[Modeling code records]
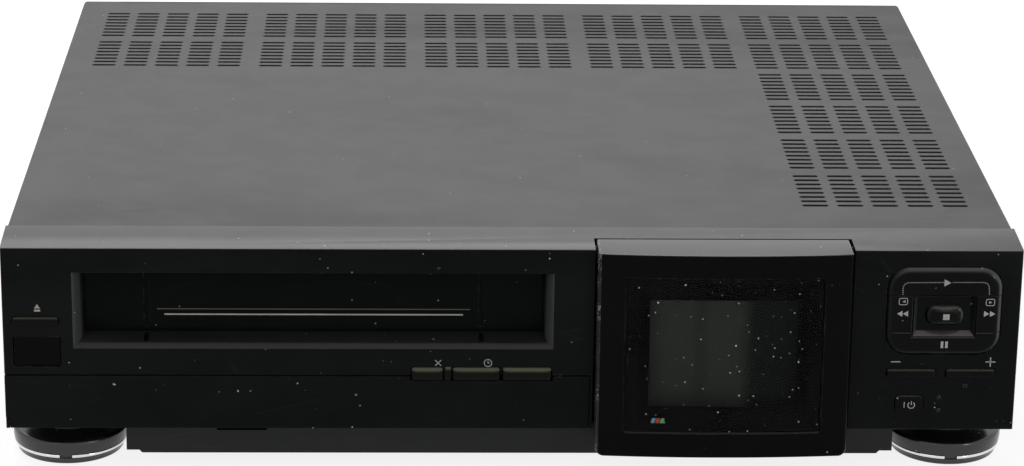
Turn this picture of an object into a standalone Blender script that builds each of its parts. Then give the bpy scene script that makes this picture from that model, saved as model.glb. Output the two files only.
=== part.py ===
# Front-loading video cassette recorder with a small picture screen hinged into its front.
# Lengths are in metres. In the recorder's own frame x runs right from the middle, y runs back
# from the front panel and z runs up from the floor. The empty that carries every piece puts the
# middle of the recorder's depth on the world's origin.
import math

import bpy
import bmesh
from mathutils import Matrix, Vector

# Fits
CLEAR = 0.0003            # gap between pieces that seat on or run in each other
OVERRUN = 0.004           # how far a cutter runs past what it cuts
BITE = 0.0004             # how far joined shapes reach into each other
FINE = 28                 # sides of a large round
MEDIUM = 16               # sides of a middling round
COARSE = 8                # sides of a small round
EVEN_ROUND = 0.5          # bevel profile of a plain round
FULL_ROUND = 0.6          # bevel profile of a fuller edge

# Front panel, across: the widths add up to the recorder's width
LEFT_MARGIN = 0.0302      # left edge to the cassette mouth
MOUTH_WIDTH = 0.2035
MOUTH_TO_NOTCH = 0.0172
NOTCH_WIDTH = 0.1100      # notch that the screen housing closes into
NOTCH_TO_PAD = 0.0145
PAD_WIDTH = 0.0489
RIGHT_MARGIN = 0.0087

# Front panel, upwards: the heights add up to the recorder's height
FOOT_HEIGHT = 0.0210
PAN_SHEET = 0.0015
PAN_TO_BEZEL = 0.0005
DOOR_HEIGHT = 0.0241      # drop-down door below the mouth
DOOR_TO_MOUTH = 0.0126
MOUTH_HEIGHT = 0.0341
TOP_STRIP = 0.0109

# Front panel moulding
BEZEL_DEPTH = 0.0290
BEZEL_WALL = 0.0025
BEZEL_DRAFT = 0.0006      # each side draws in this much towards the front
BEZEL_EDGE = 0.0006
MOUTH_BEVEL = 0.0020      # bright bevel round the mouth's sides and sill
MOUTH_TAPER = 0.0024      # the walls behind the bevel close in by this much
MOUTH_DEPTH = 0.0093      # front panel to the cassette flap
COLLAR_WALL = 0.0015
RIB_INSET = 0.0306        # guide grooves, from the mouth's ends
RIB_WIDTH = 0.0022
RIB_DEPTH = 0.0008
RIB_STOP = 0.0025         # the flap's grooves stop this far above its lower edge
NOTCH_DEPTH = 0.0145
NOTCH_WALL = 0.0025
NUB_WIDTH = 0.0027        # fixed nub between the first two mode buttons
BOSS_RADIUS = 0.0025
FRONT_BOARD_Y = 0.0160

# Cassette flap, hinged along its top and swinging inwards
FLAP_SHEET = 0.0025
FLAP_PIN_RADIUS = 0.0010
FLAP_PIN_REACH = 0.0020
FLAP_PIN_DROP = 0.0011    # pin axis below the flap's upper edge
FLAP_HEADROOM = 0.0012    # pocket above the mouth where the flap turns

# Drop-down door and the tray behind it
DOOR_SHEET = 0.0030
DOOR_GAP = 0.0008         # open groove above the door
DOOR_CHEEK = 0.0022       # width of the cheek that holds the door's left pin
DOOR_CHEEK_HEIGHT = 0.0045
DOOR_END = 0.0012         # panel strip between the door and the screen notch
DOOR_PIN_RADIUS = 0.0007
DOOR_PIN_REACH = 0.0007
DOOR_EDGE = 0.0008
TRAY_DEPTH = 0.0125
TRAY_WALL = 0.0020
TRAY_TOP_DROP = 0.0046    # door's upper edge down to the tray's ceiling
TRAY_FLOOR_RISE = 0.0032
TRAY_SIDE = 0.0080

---

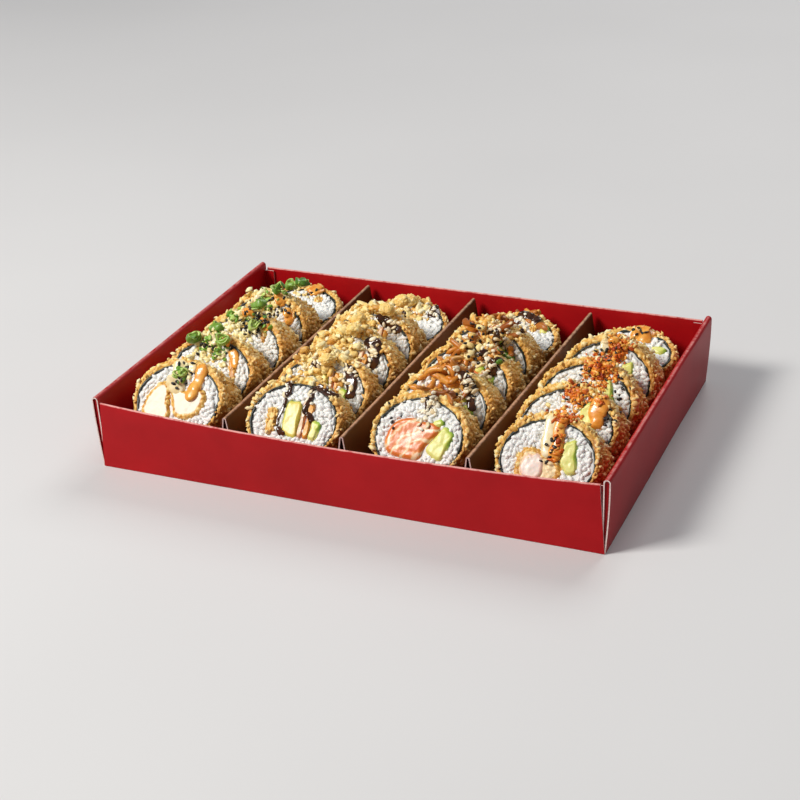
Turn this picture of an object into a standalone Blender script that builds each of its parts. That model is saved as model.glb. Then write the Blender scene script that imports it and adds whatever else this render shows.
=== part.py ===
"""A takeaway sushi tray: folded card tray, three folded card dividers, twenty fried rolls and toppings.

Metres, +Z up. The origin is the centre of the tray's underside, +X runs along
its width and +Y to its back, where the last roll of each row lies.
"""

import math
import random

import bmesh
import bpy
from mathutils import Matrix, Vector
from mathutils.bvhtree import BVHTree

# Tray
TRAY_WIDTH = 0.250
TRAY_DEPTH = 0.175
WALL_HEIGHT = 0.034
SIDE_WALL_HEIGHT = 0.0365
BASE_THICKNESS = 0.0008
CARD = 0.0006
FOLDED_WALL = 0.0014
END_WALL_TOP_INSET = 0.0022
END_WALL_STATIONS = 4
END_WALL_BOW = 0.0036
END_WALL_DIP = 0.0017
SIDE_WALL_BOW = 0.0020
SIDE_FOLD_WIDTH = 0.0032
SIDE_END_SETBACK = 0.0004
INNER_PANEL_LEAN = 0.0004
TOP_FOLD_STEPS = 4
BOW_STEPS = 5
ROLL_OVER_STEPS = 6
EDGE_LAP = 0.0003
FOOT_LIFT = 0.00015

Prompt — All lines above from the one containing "this render shows." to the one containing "import random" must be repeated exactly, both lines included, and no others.

Expected answer —
Turn this picture of an object into a standalone Blender script that builds each of its parts. That model is saved as model.glb. Then write the Blender scene script that imports it and adds whatever else this render shows.
=== part.py ===
"""A takeaway sushi tray: folded card tray, three folded card dividers, twenty fried rolls and toppings.

Metres, +Z up. The origin is the centre of the tray's underside, +X runs along
its width and +Y to its back, where the last roll of each row lies.
"""

import math
import random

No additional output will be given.